The enemy is different. It’s not as easily identifiable or as obviously evil as countries attacking us (leaving aside Middle East politics and terrorism), but it is at least as menacing. Our way of life is endangered not, as George W. Bush said, by action to fix a combined strategic, economic and ecological problem, but by inaction. Perhaps the big difference is that, at the end of this “war” effort, the outcome is not merely survival, but our flourishing: better, healthier and happier lives on a cleaner, healthier planet. Not acting puts everything at risk. In acting, on the other hand, there is very little to lose, and everything to gain.
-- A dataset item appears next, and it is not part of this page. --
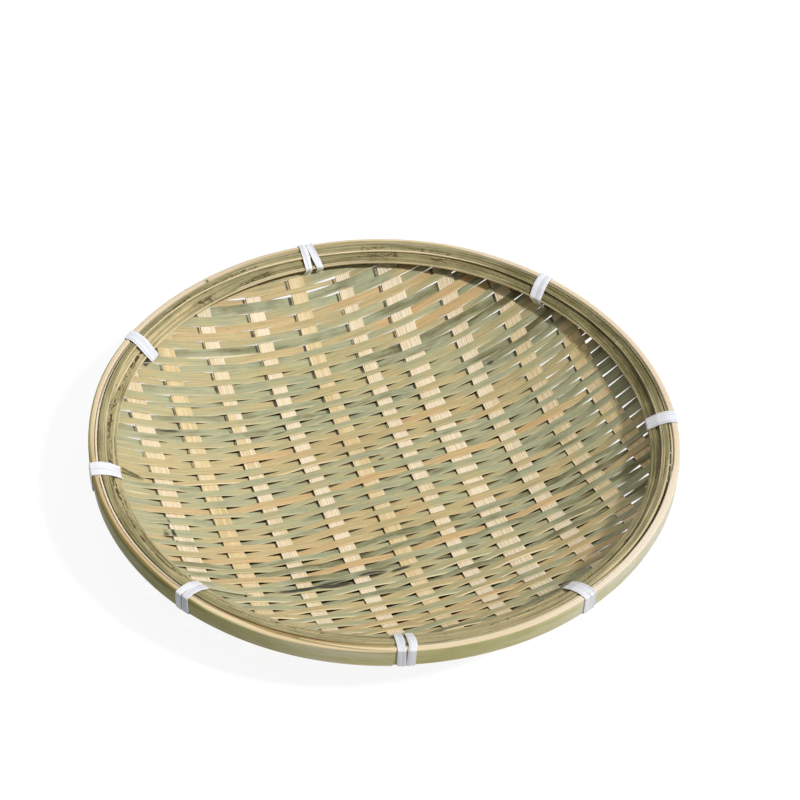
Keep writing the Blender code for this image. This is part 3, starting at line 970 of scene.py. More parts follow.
        sweep.add(
            bowl.place(u[:, None], v, lift),
            strip_place(u[:, None] + 2.3 * weft, sideways, weft),
            tone=tone[:, None],
            cut=np.clip(edges * (0.35 + shown) + near_edge * pale, 0, 1),
            tint_and_painted_light=tint_and_painted_light[:, None],
            # Real stains, and the painted shade where the weft dives under a warp.
            stain_and_shade=np.maximum(self.stain_at(u[:, None], v), self.painted_crease_shade(u, weft)[:, None]),
            hollow=0.0,
        )

    def loose_bit(self, sweep: Sweep, item: Splinter) -> None:
        """Adds a splinter that lies on the wefts and tapers towards its far end.

        Args:
            sweep: the piece that takes it.
            item: its ends, width and look.
        """
        start, end = np.array(item.start) * MM, np.array(item.end) * MM
        share = np.linspace(0, 1, 24)[:, None]
        half = item.width / 2 * MM * (1 - 0.85 * share**3)
        across = np.array([-1.0, -0.5, 0.5, 1.0, 1.0, 0.0, -1.0])
        level = np.array([0.6, 1.0, 1.0, 0.6, -1.0, -1.0, -1.0])
        u = start[0] + (end[0] - start[0]) * share + 0 * across
        v = start[1] + (end[1] - start[1]) * share + half * across
        lift = self.loose_height - 0.35 * MM * share**2 + self.loose_half_depth * level
        masks = {"tone": item.tone, "tint_and_painted_light": item.tint_and_painted_light, "cut": 0.0, "stain_and_shade": 0.0, "hollow": 0.0}
        sweep.add(self.bowl.place(u, v, lift), strip_place(u, v, 400 + item.weft), **masks)

    def warp_strip(self, sweep: Sweep, warp: int) -> None:
        """Adds one warp: a wide pale strip whose face has fine grooves along it.

        Args:
            sweep: the piece that takes it.
            warp: its number from the left.
        """
        rng = np.random.default_rng(4000 + warp)
        places, widths = self.warp_rows()
        width, middle = widths[warp], places[warp]
        grooves = int(rng.integers(5, 8))
        spots = np.arange(grooves) + 0.5 + rng.uniform(-0.28, 0.28, grooves)
        spots = spots / grooves * 1.84 - 0.92
        wall = 0.2 * MM / (width / 2)
        ridge = (spots[1:] + spots[:-1]) / 2
        top = np.concatenate([spots - wall, spots, spots + wall, ridge, [-0.975, 0.975]])
        order = np.argsort(top)
        marks = np.zeros(len(top))
        marks[grooves : 2 * grooves] = rng.uniform(0.55, 1.0, grooves)
        across = np.concatenate([top[order], [1.0, 1.0, 0.97, 0.33, -0.33, -0.97, -1.0, -1.0]])
        level = np.concatenate([np.ones(len(top)), [0.5, -0.5, -1, -1, -1, -1, -0.5, 0.5]])
        cut = np.concatenate([np.zeros(len(top)), [0.7, 0.7, 0, 0, 0, 0, 0.7, 0.7]])
        outer = middle + math.copysign(width / 2 + 0.5 * MM, middle)
        low, high = self.span(outer, self.warp_lean, self.bowl.reach)
        v = np.linspace(low, high, int((high - low) / self.warp_step))
        side = wander(rng, v, 0.1 * MM, 120 * MM)[:, None]
        half = width / 2 + wander(rng, v, 0.06 * MM, 60 * MM)[:, None]
        v = v[:, None]
        u = middle + self.warp_lean * v + side + half * across
        fade = 0.75 + wander(rng, v[:, 0], 0.16, 35 * MM)[:, None]
        hollow = np.concatenate([marks[order], np.zeros(8)]) * self.warp_grooves[warp] * fade
        lift = self.warp_thickness / 2 * level - self.groove_depth * hollow
        lift = lift + wander(rng, v[:, 0], 0.015 * MM, 50 * MM)[:, None]
        tone = self.warp_tones[warp] + wander(rng, v[:, 0], 0.06, 90 * MM)[:, None]
        place = strip_place(v + 3.1 * warp, half * across, 100 + warp)
        # Painted shade: the grooves are coloured darker brown by their depth.
        brown = self.groove_shade * hollow
        points = self.bowl.place(u, v, lift)
        sweep.add(points, place, tone=tone, cut=cut, stain_and_shade=0.0, hollow=brown)

    def build(self, finishes: Finishes) -> None:
        """Builds the ten warps and the thirty-four pairs of wefts.

        Args:
            finishes: the basket's finishes.
        """
        for warp in range(len(self.warp_shifts)):
            sweep = Sweep(f"warp_strip_{warp + 1:02d}")
            self.warp_strip(sweep, warp)
            sweep.finish(finishes.warp, Slot.WARP, f"warp_{warp + 1:02d}")
        for pair in range(self.wefts_each_side):
            sweep = Sweep(f"weft_strips_{pair + 1:02d}")
            self.weft_strip(sweep, 2 * pair)
            self.weft_strip(sweep, 2 * pair + 1)
            for item in self.splinters:
                if item.weft // 2 == pair:
                    self.loose_bit(sweep, item)
            tan = pair % 4 == 1
            material = finishes.tan_weft if tan else finishes.green_weft
            slot = Slot.TAN_WEFT if tan else Slot.GREEN_WEFT
            sweep.finish(material, slot, f"weft_pair_{pair + 1:02d}")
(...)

It’s the consummate win-win-win scenario and shying away from it is not merely foolhardy and shortsighted, but in fact unpatriotic.

So our role models are petroleum-based rubber and the atomic bomb?

Many say we need a contemporary Manhattan Project to develop renewable energy. Perhaps the concurrent rubber project, with its industry focus and strategic parallels, is a better model.

A big, and positive, difference is that, while there was really only one possible substitute for imported rubber, there are quite a few potential substitutes for petroleum. We use oil both as an energy source and as a basis for synthetic materials (like, ahem, rubber). However, we can generate energy from a number of renewable sources, and there are alternatives – existing or in development — to making plastics and other materials from petroleum.

 

Produce packaged, appropriately enough, in bioplastic. Source: Wikimedia Commons.

 

The question might be: how do we create the political environment, as WWII did for rubber, for renewable energy? Preferably, without a war. The strategic importance argument is there, but it hasn’t taken hold in the imperative way that synthetic rubber did. And if I am to be consistent in favoring the carrot over the stick, the demand should not arise from fear – though it’s a helluva motivator – but from desire. What’s needed to engage the next Manhattan or Rubber Project?